The spring coming out of a black hose on Dobbin Grade Trail was flowing well. The water was crystal clear and very cold. We weren't sure of the water quality, so we decided to pretreat it anyway. Regardless, it tasted great!

We were treating water with Potable Water because we ran into some difficulty boiling water due to recent showers and most of the ground wood being rather wet.

I used your site almost exclusively in planning our trip, and your descriptions are excellent. I will definitely return to your site in planning our next backpacking trek!

By the way, Dobbin Grade Trail was quite squishy. We all ended up with some bog in our boots. At one point my friend Tim dropped almost knee deep into a bog. This trail is very difficult to navigate and forces you to spend lots of energy detouring around bogs. I'm wondering if the slight shower we had the night before contributed to the additional sogginess.

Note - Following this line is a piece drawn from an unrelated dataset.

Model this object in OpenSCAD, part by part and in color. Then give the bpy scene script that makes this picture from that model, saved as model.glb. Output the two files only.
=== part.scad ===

This hike for us was a huge learning experience. How to maintain hydration, pack weight (I packed much more than I needed), and hiking pace are more important than I originally anticipated. A nice water filter system is definitely on my shopping list for our next trip.


Name: Dave                                                                                                                            Hike: Dolly Sods North
Date: 8/17-8/19/2007                                                                                                         Rating: 4

Critique: Warning! As of last weekend the rangers are warning people not to camp in tents in the sods due to a "nuisance" black bear that actually charged + attacked more than one person and tore into a sleeping camper's tent! I only found out when I arrived and laminated signs were hung from all trailheads. I did the north of the sods as a day hike and saw fresh bear scat all over the Bear Rocks trail (tr521). The place is the blueberry capital of the USA so it is easy to see why so many bears. Almost unheard of for one to become aggressive like this though. Otherwise the Dolly Sods is one of the most beautiful places in the country!